The "DM's Guide" covers the basics of converting existing characters to werecreatures, setting the tone of the game, and adapting published scenarios. A table compares the relative levels of human and werecreature characters, for help with designing balanced encounters. The "Valley of Wolves" chapter presents a setting that ties neatly into The Principalities of Glantri D&D Gazetteer. Scenario outlines are included, such as: "A-Hunting We Will Go", which illustrates the problems facing werecreatures on hunting expeditions, while "The White Wolf of Morlay" challenges the PCs to rescue a white wolf from Dame Genevieve, a magic researcher who uses lycanthropes for lab rats.

==Publication history==
Night Howlers was published by TSR, Inc. as a 32-page "Werewolves' Manual", a 64-page "DM's Guide", and a 32"X21" color map sheet. Design was by Ann Dupuis and editing by Jonatha Ariadne Caspian, with a cover by Fred Fields and illustrations by James Crabtree.

==Reception==
Keith H. Eisenbeis reviewed the module in the March/April issue of White Wolf magazine. He stated that "This is an excellent product and will be interesting to use with Dungeons and Dragons; it could also be adapted to other settings, especially a Ravenloft campaign." He highlighted that the details of the setting made gameplay better through various means and identified that, "There are more extensive systems for playing werewolves in other games but this is the best available for Dungeons and Dragons." He rated it as a 4 out of a possible 5.

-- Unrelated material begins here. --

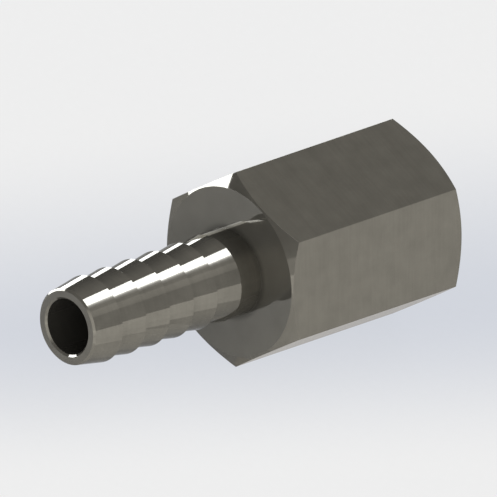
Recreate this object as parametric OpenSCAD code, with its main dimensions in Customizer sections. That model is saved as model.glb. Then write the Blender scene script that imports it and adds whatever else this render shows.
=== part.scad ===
// Hose barb fitting, turned from one length of hexagon bar.
// A barbed hose tail stands on one end of the hexagon, and a tapped port opens in the other.
// It lies on one flat of the hexagon, with its axis along X, the tail to -X and the port to +X.

/* [Hexagon] */
// Width across the flats, which a spanner takes
hex_af = 22; // [20:0.5:28]
// Length of the hexagon, with the chamfers at both ends
hex_len = 29.3; // [25:0.1:45]
// How much smaller the flat end faces are in diameter than the width across the flats
face_margin = 0.4; // [0.1:0.1:1.2]
// Slope of the turned corner chamfers, in degrees from the end face
corner_slope = 30; // [15:1:45]

/* [Hose tail] */
// Number of sawtooth barbs
barb_count = 6; // [2:1:9]
// Distance from one barb's crest to the next
barb_pitch = 4.1; // [3:0.1:6]
// Diameter over the crests, and of the plain neck behind them
crest_d = 11.05; // [10.5:0.05:13]
// Diameter at the foot of each barb
root_d = 9.7; // [9:0.05:10.3]
// Length of the plain neck between the hexagon and the last barb
neck_len = 3.4; // [1:0.1:8]
// Length of the front barb, from its crest to the nose
nose_len = 4.25; // [3:0.05:6]
// Size of the 45 degree edge breaks on the nose, outside and in the bore
nose_break = 0.25; // [0.1:0.05:0.4]

/* [Bore and port] */
// Diameter of the flow bore through the tail
bore_d = 7.1; // [5:0.1:7.6]
// Major diameter of the parallel pipe thread, to the foot of its grooves
thread_major_d = 16.66; // [15.6:0.01:17]
// Minor diameter of the thread, which is also the drill under it
thread_minor_d = 14.95; // [13:0.01:15.5]
// Depth of the thread from the port face
thread_len = 15; // [8:0.5:17]
// Length over which the last turns run out to the drilled wall
thread_fade = 1.5; // [0.5:0.1:3]
// Depth of the drilled hole at its full diameter
drill_len = 18.5; // [17.5:0.5:20]
// Diameter of the countersunk mouth at the port face
mouth_d = 17.8; // [17.2:0.1:18.4]
// Included angle of the drill's point
point_angle = 118; // [90:1:140]

/* [Hidden] */
$fn = 96;

// Steel, as turned
steel = [0.47, 0.47, 0.45];
// How far a cut runs past the face that it opens
past = 1;

hex_sides = 6;
corner_r = hex_af / 2 / cos(180 / hex_sides);
face_r = (hex_af - face_margin) / 2;
crest_r = crest_d / 2;
root_r = root_d / 2;
bore_r = bore_d / 2;
thread_r = thread_major_d / 2;
drill_r = thread_minor_d / 2;
mouth_r = mouth_d / 2;

// Stations along the axis, from the port face to the nose
first_crest = hex_len + neck_len;
front_crest = first_crest + (barb_count - 1) * barb_pitch;
total_len = front_crest + nose_len;
point_end = drill_len + (drill_r - bore_r) / tan(point_angle / 2);

// The barbs all taper at one slope, and the front one keeps it as far as the nose
taper = (crest_r - root_r) / barb_pitch;
nose_r = crest_r - taper * (nose_len - nose_break);

// Crest of one barb and the foot of its taper, as radius and station
function barb(k) = [
    [crest_r, first_crest + k * barb_pitch],
    [root_r, first_crest + (k + 1) * barb_pitch]
];

// Hexagon bar, cut to length
module bar() {
    linear_extrude(hex_len)
        rotate(180 / hex_sides)
            circle(r = corner_r, $fn = hex_sides);
}

// Turned outline that leaves a round face and a chamfer on the corners at each end
module corner_turning() {
    reach_r = corner_r + past;
    rise = (reach_r - face_r) * tan(corner_slope);
    rotate_extrude()
        polygon([
            [0, 0],
            [face_r, 0],
            [reach_r, rise],
            [reach_r, hex_len - rise],
            [face_r, hex_len],
            [0, hex_len]
        ]);
}

// Neck, barbs and nose, turned in one profile that starts inside the hexagon
module hose_tail() {
    rotate_extrude()
        polygon(concat(
            [[0, hex_len - past], [crest_r, hex_len - past]],
            [for (k = [0 : barb_count - 2]) each barb(k)],
            [
                [crest_r, front_crest],
                [nose_r, total_len - nose_break],
                [nose_r - nose_break, total_len],
                [0, total_len]
            ]
        ));
}

// Countersink, tapped wall, drilled wall, drill point and flow bore, cut from end to end
module waterway() {
    rotate_extrude()
        polygon([
            [0, -past],
            [mouth_r + past, -past],
            [thread_r, mouth_r - thread_r],
            [thread_r, thread_len - thread_fade],
            [drill_r, thread_len],
            [drill_r, drill_len],
            [bore_r, point_end],
            [bore_r, total_len - nose_break],
            [bore_r + nose_break + past, total_len + past],
            [0, total_len + past]
        ]);
}

// The fitting, with its axis on Z and the port face at zero
module turned_fitting() {
    difference() {
        union() {
            intersection() {
                bar();
                corner_turning();
            }
            hose_tail();
        }
        waterway();
    }
}

module fitting_body() {
    color(steel)
        translate([total_len / 2, 0, hex_af / 2])
            rotate([0, -90, 0])
                turned_fitting();
}

fitting_body();
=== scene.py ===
import math

import bpy
from mathutils import Matrix, Vector


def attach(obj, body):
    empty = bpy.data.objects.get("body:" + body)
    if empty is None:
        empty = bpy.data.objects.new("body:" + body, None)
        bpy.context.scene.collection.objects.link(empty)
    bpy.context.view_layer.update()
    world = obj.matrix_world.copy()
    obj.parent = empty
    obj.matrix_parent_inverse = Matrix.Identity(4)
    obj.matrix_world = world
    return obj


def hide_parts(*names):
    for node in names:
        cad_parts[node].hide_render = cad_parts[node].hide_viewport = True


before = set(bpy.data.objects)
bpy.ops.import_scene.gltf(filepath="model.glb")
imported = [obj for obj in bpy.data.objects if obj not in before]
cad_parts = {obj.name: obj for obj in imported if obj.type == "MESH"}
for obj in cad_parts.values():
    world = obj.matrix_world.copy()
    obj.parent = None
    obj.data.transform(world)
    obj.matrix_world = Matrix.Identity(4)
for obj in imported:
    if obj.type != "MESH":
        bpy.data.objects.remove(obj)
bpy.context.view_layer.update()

# Hexagon. It is a length of 22 mm stainless bar, faced at both ends and turned back at 30
# degrees on the corners, so that each flat ends in a curved edge. The mesh of the whole
# fitting is a stack of rings around its axis, and this section lays down the hexagon's.
MM = 0.001
port_face_x = 28.725
axis_height = 11.0

across_flats = 22.0
hexagon_length = 29.3
end_face_radius = 10.8
corner_slope = math.radians(30)
bar_corner_radius = 0.08
edge_break = 0.02
face_margin = 0.4

column_step = 2
arc_steps = 3
hair = 1e-9
apothem = across_flats / 2
sixth = math.radians(60)
half_flat = math.atan((apothem - bar_corner_radius) * math.tan(sixth / 2) / apothem)
corner_share = sixth / 2 - half_flat


def column_angles():
    """Angles of the mesh's columns: even steps, with more of them round the bar's corners."""
    angles = {math.radians(a) for a in range(0, 360, column_step)}
    for corner in range(6):
        middle = (corner + 0.5) * sixth
        for share in (-1, -0.5, 0.5, 1):
            angles.add(middle + share * corner_share)
    return sorted(angles)


columns = column_angles()


def spoke(angle):
    """Unit direction away from the axis at an angle from straight up."""
    return Vector((0, math.sin(angle), math.cos(angle)))


def bar_outline(angle):
    """Radius of the rounded hexagon at an angle, and the way its surface faces there."""
    flat = round(angle / sixth) * sixth
    off = angle - flat
    if abs(off) <= half_flat + hair:
        return apothem / math.cos(off), spoke(flat)
    corner = flat + math.copysign(sixth / 2, off)
    middle = (apothem - bar_corner_radius) / math.cos(sixth / 2)
    lean = angle - corner
    rest = bar_corner_radius**2 - (middle * math.sin(lean)) ** 2
    radius = middle * math.cos(lean) + math.sqrt(max(rest, 0))
    facing = spoke(angle) * radius - spoke(corner) * middle
    return radius, facing.normalized()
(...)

In the April 1993 edition of Dragon (Issue 192), Rick Swan was relatively positive about the game, which he felt "achieves its modest goals quite successfully, providing slick, straightforward guidelines for incorporating lycanthropic PCs into Dungeons & Dragons campaigns", but he cautioned that players would require "a high tolerance for the system's eccentricities". Swan thought that keeping track of two sets of character statistics "sounds like a chore", but the Werecreature Character Record Sheet "makes it snap". He also felt that acquiring special abilities through level advancement was "a nice touch that encourages players to stick with their lycanthropic PCs though a campaign". On the downside, Swan was not impressed with the role-playing tips that "address only the most obvious aspects of a werecreature's split personality", commenting that head writer Ann Dupuis "seems more interested in physiology than psychology, making the book less useful than it could've been". Swan called the scenarios the game's strongest material, "designed to take optimum advantage of lycanthropic characters". Swan concluded that Night Howlers "lacks the atmosphere and spectacle of the Werewolf game... but it delivers the goods to D&D game players who want to shake up their campaigns... Used judiciously, Night Howlers can produce some of the wildest D&D sessions you've ever experienced."